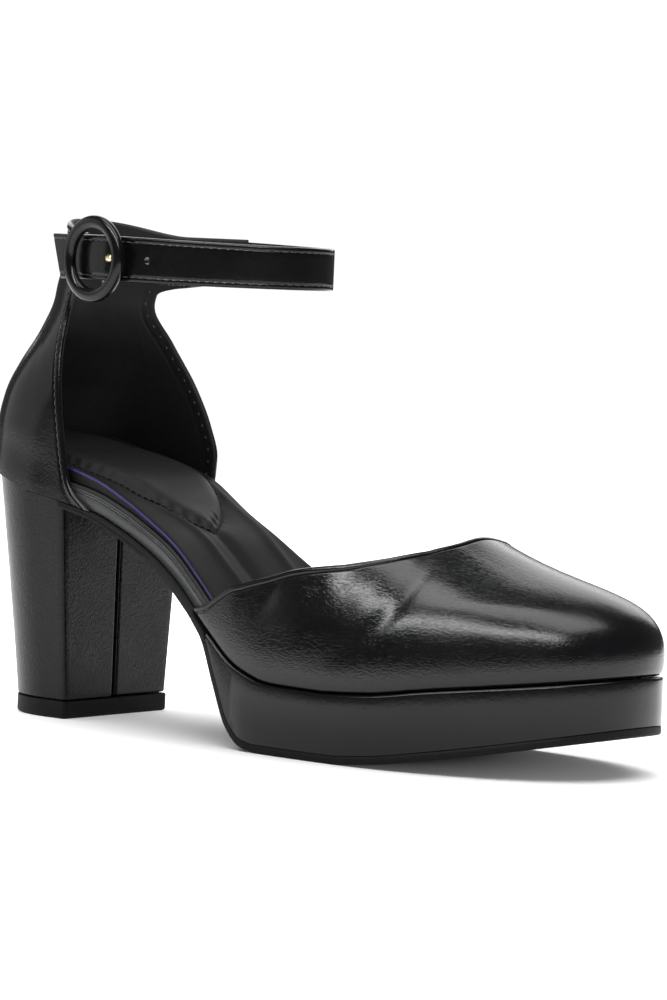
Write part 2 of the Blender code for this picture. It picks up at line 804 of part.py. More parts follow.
def strap_route():
    """Plan of the ankle where the strap lies, from the medial wing to the buckle side."""
    back, deep, wide = [read(STRAP_LEVEL) for read in QUARTER_READS[:3]]
    stretch = 1 + deep * (ANKLE_DEPTH / seat_depth() - 1)
    widest = back * HEEL_REACH + HEEL_REACH * stretch
    rim = STRAP_REACH - STRAP_THICKNESS - UPPER_WALL
    half = ankle_point(STRAP_LEVEL, widest, 1)
    other = -ankle_point(STRAP_LEVEL, widest, -1)
    points = []
    for i in range(40):
        x = STRAP_START + (widest - STRAP_START) * i / 40
        points.append((x, ankle_point(STRAP_LEVEL, x, 1)))
    for i in range(161):
        angle = math.pi * i / 160
        side = half if angle < math.pi / 2 else other
        points.append((widest + (rim - widest) * math.sin(angle), side * math.cos(angle)))
    last = 0.0
    for i in range(1, 90):
        x = widest + (last - widest) * i / 89
        points.append((x, ankle_point(STRAP_LEVEL, x, -1)))
    return np.array(points)


def route_frame(route):
    """Distance along a plan route and its outward normals."""
    step = np.diff(route, axis=0)
    travelled = np.concatenate([[0], np.cumsum(np.linalg.norm(step, axis=1))])
    ahead = np.gradient(route, travelled, axis=0)
    ahead /= np.linalg.norm(ahead, axis=1)[:, None]
    outwards = np.stack([ahead[:, 1], -ahead[:, 0]], axis=1)
    if outwards[len(route) // 3, 0] < 0:
        outwards = -outwards
    return travelled, outwards


ROUTE = strap_route()
ROUTE_TRAVEL, ROUTE_OUT = route_frame(ROUTE)
BUCKLE_TRAVEL = float(ROUTE_TRAVEL[-1] - np.interp(
    BUCKLE_PLACE, ROUTE[::-1, 0][:89], (ROUTE_TRAVEL[-1] - ROUTE_TRAVEL[::-1])[:89]
))


def strap_base():
    """Distance from the last to the strap's inner face where nothing lies between."""
    return UPPER_WALL + GAP


# How far the strap is lifted off the collar near the buckle, in shares of the
# lift over the bar; the place is the distance in front of the bar over the buckle's size
STRAP_LIFT = smooth_line([
    (-0.80, 0.78), (-0.42, 0.80), (-0.22, 0.90), (0.0, 1.0), (0.10, 1.0), (0.36, 0.45), (0.60, 0.05),
    (0.75, 0.0),
])


def strap_lift(ahead):
    """Lift of the strap over chape and bar, at a distance in front of the bar."""
    over_bar = BAR_DIAMETER + GAP
    return over_bar * STRAP_LIFT(ahead / BUCKLE_DIAMETER)


def route_point(travel, lift):
    """Plan point at a distance along the strap's route, raised outwards."""
    x, y = [float(np.interp(travel, ROUTE_TRAVEL, ROUTE[:, k])) for k in (0, 1)]
    a, b = [float(np.interp(travel, ROUTE_TRAVEL, ROUTE_OUT[:, k])) for k in (0, 1)]
    return Vector((x + a * lift, y + b * lift, 0.0)), Vector((a, b, 0.0)).normalized()


def strap_width(travel):
    """Width of the strap, a little narrower over the instep."""
    ease = math.sin(min(travel / BUCKLE_TRAVEL, 1.0) * math.pi) ** 2
    return STRAP_WIDTH + (STRAP_FRONT_WIDTH - STRAP_WIDTH) * ease


def strap_middle(travel):
    """Height of the strap's middle line."""
    fall = math.sin(min(travel / BUCKLE_TRAVEL, 1.0) * math.pi)
    top = collar_top(BUCKLE_PLACE) - STRAP_BELOW_COLLAR
    return top - STRAP_WIDTH / 2 - STRAP_FRONT_DROP * fall


def strap_lines():
    """Inner plan line of the strap with its outward normals, and where its tail leaves."""
    leaves = 0.30 * BUCKLE_DIAMETER
    line = []
    travel = 0.0
    while travel < BUCKLE_TRAVEL + leaves:
        ahead = BUCKLE_TRAVEL - travel
        point, out = route_point(travel, strap_base() + strap_lift(ahead))
        line.append((travel, point, out))
        travel += FINE_STEP if ahead < BUCKLE_DIAMETER * 2 / 3 else STRAP_STEP
    travel, point, out = line[-1]
    direction = (point - line[-2][1]).normalized()
    for i in range(1, 4):
        reach = (TAIL_LENGTH - leaves) * i / 3
        line.append((travel + reach, point + direction * reach, out))
    return line


def make_strap(material):
    """Ankle strap from the medial wing round the front, under the buckle, to its tail."""
    rows = 4
    inner, outer = [], []
    line = strap_lines()
    for i, (travel, point, out) in enumerate(line):
        low_column, high_column = [], []
        backwards = (line[i][1] - line[i - 1][1]).normalized() if i else Vector()
        slant = TAIL_SLANT if i == len(line) - 1 else 0.0
        for k in range(rows + 1):
            share = k / rows
            z = strap_middle(travel) + strap_width(travel) * (share - 0.5)
            spot = point - backwards * slant * (1 - share)
            low_column.append((spot.x, spot.y, z))
            high_column.append((
                spot.x + out.x * STRAP_THICKNESS, spot.y + out.y * STRAP_THICKNESS, z
            ))
        inner.append(low_column)
        outer.append(high_column)
    strap = shell("ankle_strap", inner, outer, material)
    punch_hole(strap, PRONG_PLACE, PRONG_DIAMETER + 3 * GAP)
    punch_hole(strap, PRONG_PLACE + PUNCH_PITCH, PUNCH_DIAMETER)
    return strap


def punch_hole(strap, ahead, diameter):
    """Cut a round hole through the strap at a distance in front of the bar."""
    travel = BUCKLE_TRAVEL - ahead
    point, out = route_point(travel, strap_base() + strap_lift(ahead) + STRAP_THICKNESS / 2)
    point.z = strap_middle(travel)
    bpy.ops.mesh.primitive_cylinder_add(
        vertices=12, radius=diameter / 2, depth=STRAP_THICKNESS * 4, location=point,
        rotation=out.to_track_quat("Z", "Y").to_euler(),
    )
    cutter = bpy.context.object
    cutter.name = "punch"
    cutter.hide_render = True
    cutter.display_type = "WIRE"
    cut = strap.modifiers.new("hole", "BOOLEAN")
    cut.operation = "DIFFERENCE"
    cut.object = cutter


def buckle_frame():
    """Middle of the bar on the last, direction towards the toe and outward normal."""
    point, out = route_point(BUCKLE_TRAVEL, 0.0)
    point.z = strap_middle(BUCKLE_TRAVEL)
    ahead = Vector((-out.y, out.x, 0.0))
    if ahead.x < 0:
        ahead = -ahead
    return point, ahead, out


def buckle_place(along_strap, up, outwards):
    """Point given in the buckle's own directions."""
    point, ahead, out = buckle_frame()
    return point + ahead * along_strap + out * outwards + Vector((0, 0, up))


def bar_level():
    """Distance from the last to the middle of the buckle's bar."""
    return UPPER_WALL + GAP + BAR_DIAMETER / 2


def ring_back():
    """Distance from the last to the back of the buckle ring, over the strap."""
    return strap_base() + strap_lift(-0.4 * BUCKLE_DIAMETER) + STRAP_THICKNESS + 3 * GAP


def make_buckle_ring(material):
    """Round covered frame with a wide softly domed face."""
    outer, inner = BUCKLE_DIAMETER / 2, BUCKLE_WINDOW / 2
    back = ring_back()
    front = back + BUCKLE_THICKNESS
    edge = 0.0007
    section = [
        (inner, back + edge), (inner + edge, back), (outer - edge, back), (outer, back + edge),
        (outer, front - 2 * edge), (outer - edge, front - 0.4 * edge),
        ((inner + outer) / 2, front), (inner + edge, front - 0.5 * edge), (inner, front - 2 * edge),
    ]
    sides_round = 36
    bm = bmesh.new()
    loops = []
    for i in range(sides_round):
        angle = 2 * math.pi * i / sides_round
        loops.append([
            bm.verts.new(buckle_place(r * math.cos(angle), r * math.sin(angle) - BUCKLE_DROP, n))
            for r, n in section
        ])
    for i in range(sides_round):
        here, there = loops[i], loops[(i + 1) % sides_round]
        for k in range(len(section)):
            j = (k + 1) % len(section)
            bm.faces.new((here[k], there[k], there[j], here[j]))
    return finish_object("buckle_ring", bm, material)


def tube_through(name, points, radii, sides_round, material):
    """Rod with round section through points, closed at both ends."""
    bm = bmesh.new()
    loops = []
    for i, point in enumerate(points):
        before, after = points[max(i - 1, 0)], points[min(i + 1, len(points) - 1)]
        ahead = (after - before).normalized()
        across = ahead.cross(Vector((0, 0, 1)))
        if across.length < 0.1:
            across = ahead.cross(Vector((1, 0, 0)))
        across.normalize()
        over = across.cross(ahead)
        loop = []
        for k in range(sides_round):
            angle = 2 * math.pi * k / sides_round
            shift = across * math.cos(angle) + over * math.sin(angle)
            loop.append(bm.verts.new(point + shift * radii[i]))
        loops.append(loop)
    for low, high in zip(loops, loops[1:]):
        for k in range(sides_round):
            j = (k + 1) % sides_round
            bm.faces.new((low[k], low[j], high[j], high[k]))
    bm.faces.new(loops[0])
    bm.faces.new(loops[-1])
    return finish_object(name, bm, material)


def make_buckle_bar(material):
    """Centre bar behind the ring, which chape and prong turn round."""
    half = (BUCKLE_DIAMETER + BUCKLE_WINDOW) / 4
    level = bar_level()
    points = [buckle_place(0.0, up, level) for up in (-half, half)]
    return tube_through("buckle_bar", points, [BAR_DIAMETER / 2] * 2, 10, material)


# Route of the prong from the bar out through the strap to the ring's edge.
# columns: share of the distance to its hole, share of the distance from the last to
# the ring's middle, share of its thickness
PRONG = [
    (0.365, 0.250, 0.80), (0.654, 0.238, 1.00), (0.885, 0.325, 1.00), (0.981, 0.500, 1.00),
    (1.038, 0.700, 1.00), (1.192, 0.862, 1.04), (1.423, 0.912, 1.04), (1.615, 0.912, 0.85),
    (1.692, 0.912, 0.45),
]


def make_prong(material):
    """Pale gold prong, out through the punched hole onto the ring's edge."""
    level = ring_back() + BUCKLE_THICKNESS / 2
    points = [buckle_place(ahead * PRONG_PLACE, 0.0, out * level) for ahead, out, _ in PRONG]
    radii = [share * PRONG_DIAMETER / 2 for _, _, share in PRONG]
    return tube_through("buckle_prong", points, radii, 10, material)


def make_chape(material):
    """Short strap end behind the buckle, sewn to the collar and turned round the bar."""
    inner, outer = [], []
    start = BAR_DIAMETER / 2 + GAP
    height = strap_middle(BUCKLE_TRAVEL)
    for i in range(7):
        travel = BUCKLE_TRAVEL + start + CHAPE_LENGTH * i / 6
        for rim, level in ((inner, strap_base()), (outer, strap_base() + CHAPE_THICKNESS)):
            point, _ = route_point(travel, level)
            rim.append([(point.x, point.y, height + CHAPE_WIDTH * k / 2) for k in (-1, 0, 1)])
    return shell("buckle_chape", inner, outer, material)


def clear_scene():
    """Start from an empty scene."""
    for item in list(bpy.data.objects):
        bpy.data.objects.remove(item, do_unlink=True)


def main():
    """Build every piece of the shoe."""
    clear_scene()
    black_leather = make_material("gloss_leather", (0.012, 0.012, 0.013), 0.18)
    heel_leather = make_material("heel_leather", (0.014, 0.014, 0.015), 0.30)
    lining = make_material("insole_leather", (0.020, 0.020, 0.021), 0.50)
    rubber = make_material("sole_rubber", (0.010, 0.010, 0.010), 0.62)
    gold = make_material("pale_gold", (0.80, 0.62, 0.40), 0.22, 1.0)
    make_outsole(rubber)
    make_platform(black_leather)
    make_board(black_leather)
    make_insole(lining)
    make_heel_pad(lining)
    make_heel(heel_leather)
    make_top_piece(rubber)
    make_vamp(black_leather)
    make_quarter(black_leather)
    make_strap(black_leather)
    make_chape(black_leather)
    make_buckle_ring(black_leather)
    make_buckle_bar(gold)
    make_prong(gold)


main()
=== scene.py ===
# %% [markdown]
# # Ankle strap pump
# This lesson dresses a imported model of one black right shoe: an ankle strap pump with a block
# heel, a thin platform, an open waist and a round covered buckle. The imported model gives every
# place and size. Each step below makes one piece of the shoe more finely, and gives it a finish.
# The origin is on the floor under the heel, +X points to the toe, +Y to the medial side.

import math

import bmesh
import bpy
import numpy as np
from mathutils import Matrix, Vector


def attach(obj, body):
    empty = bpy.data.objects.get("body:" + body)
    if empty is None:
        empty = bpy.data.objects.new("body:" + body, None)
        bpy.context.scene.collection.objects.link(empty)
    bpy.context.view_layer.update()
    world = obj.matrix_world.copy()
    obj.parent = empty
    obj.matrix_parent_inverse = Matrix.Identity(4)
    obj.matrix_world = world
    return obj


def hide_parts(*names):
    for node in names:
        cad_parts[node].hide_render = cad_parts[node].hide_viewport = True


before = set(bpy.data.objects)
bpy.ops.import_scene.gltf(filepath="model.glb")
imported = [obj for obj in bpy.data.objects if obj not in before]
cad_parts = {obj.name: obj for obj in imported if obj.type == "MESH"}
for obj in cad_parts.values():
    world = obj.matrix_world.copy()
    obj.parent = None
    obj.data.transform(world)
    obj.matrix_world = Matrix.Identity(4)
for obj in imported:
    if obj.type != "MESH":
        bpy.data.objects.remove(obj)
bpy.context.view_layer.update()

# %% [markdown]
# ## Sizes
# A shoe is built on a last, a solid form of the foot. Its lengths and widths drive everything
# else, so they stand here once, in metres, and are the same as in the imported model.

# %% Sizes of the last and its layers
HEEL_REACH, HEEL_TO_BALL, BALL_TO_TOE = 0.0285, 0.128, 0.0795
SEAT_WIDTH, WAIST_WIDTH, BALL_WIDTH = 0.0590, 0.0566, 0.0800
SEAT_HEIGHT, PLATFORM_HEIGHT, TOE_BED_RISE, TOE_SPRING = 0.0708, 0.0205, 0.0100, 0.0135
GAP, UPPER_WALL, OUTSOLE_THICKNESS, WELT = 0.0003, 0.0018, 0.0025, 0.0006
RAND_HEIGHT, BOARD_THICKNESS, INSOLE_THICKNESS = 0.0062, 0.0034, 0.0022
INSOLE_INSET, PAD_THICKNESS = 0.0016, 0.0034
SOLE_EDGE = UPPER_WALL + WELT
print("foot bed length", HEEL_REACH + HEEL_TO_BALL + BALL_TO_TOE)

# %% [markdown]
# ## A smooth line through a short table
# Shoe makers draw a curve through a few measured marks. A cubic that never overshoots its marks
# does the same here: it takes rows of place and value, and reads any place between them.


# %% Smooth lines
def smooth_line(rows):
    """Function through (place, value) rows, smooth and without overshoot."""
    place, value = np.array(rows, dtype=float).T
    step = np.diff(place)
    rise = np.diff(value) / step
    slope = np.zeros(len(place))
    slope[0], slope[-1] = rise[0], rise[-1]
    for i in range(1, len(place) - 1):
        if rise[i - 1] * rise[i] > 0:
            before = 2 * step[i] + step[i - 1]
            after = step[i] + 2 * step[i - 1]
            slope[i] = (before + after) / (before / rise[i - 1] + after / rise[i])

    def read(x):
        x = np.clip(x, place[0], place[-1])
        i = np.clip(np.searchsorted(place, x, side="right") - 1, 0, len(step) - 1)
        t = (x - place[i]) / step[i]
        return (
            value[i] * (1 + 2 * t) * (1 - t) ** 2 + slope[i] * step[i] * t * (1 - t) ** 2
            + value[i + 1] * t * t * (3 - 2 * t) + slope[i + 1] * step[i] * t * t * (t - 1)
        )

    return read


def along(station):
    """Length at a station: -1 heel back, 0 origin, 1 ball, 2 toe tip."""
    station = np.asarray(station, dtype=float)
    front = HEEL_TO_BALL + (station - 1) * BALL_TO_TOE
    return np.where(station < 0, station * HEEL_REACH, np.where(station <= 1, station * HEEL_TO_BALL, front))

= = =

● **GOAL**
Look above for the line that contains "make_strap(black_leather)". Starting there, transcribe every line exactly until you have copied the line that contains "# The origin".

● **ANSWER TO THIS TASK**
    make_strap(black_leather)
    make_chape(black_leather)
    make_buckle_ring(black_leather)
    make_buckle_bar(gold)
    make_prong(gold)


main()
=== scene.py ===
# %% [markdown]
# # Ankle strap pump
# This lesson dresses a imported model of one black right shoe: an ankle strap pump with a block
# heel, a thin platform, an open waist and a round covered buckle. The imported model gives every
# place and size. Each step below makes one piece of the shoe more finely, and gives it a finish.
# The origin is on the floor under the heel, +X points to the toe, +Y to the medial side.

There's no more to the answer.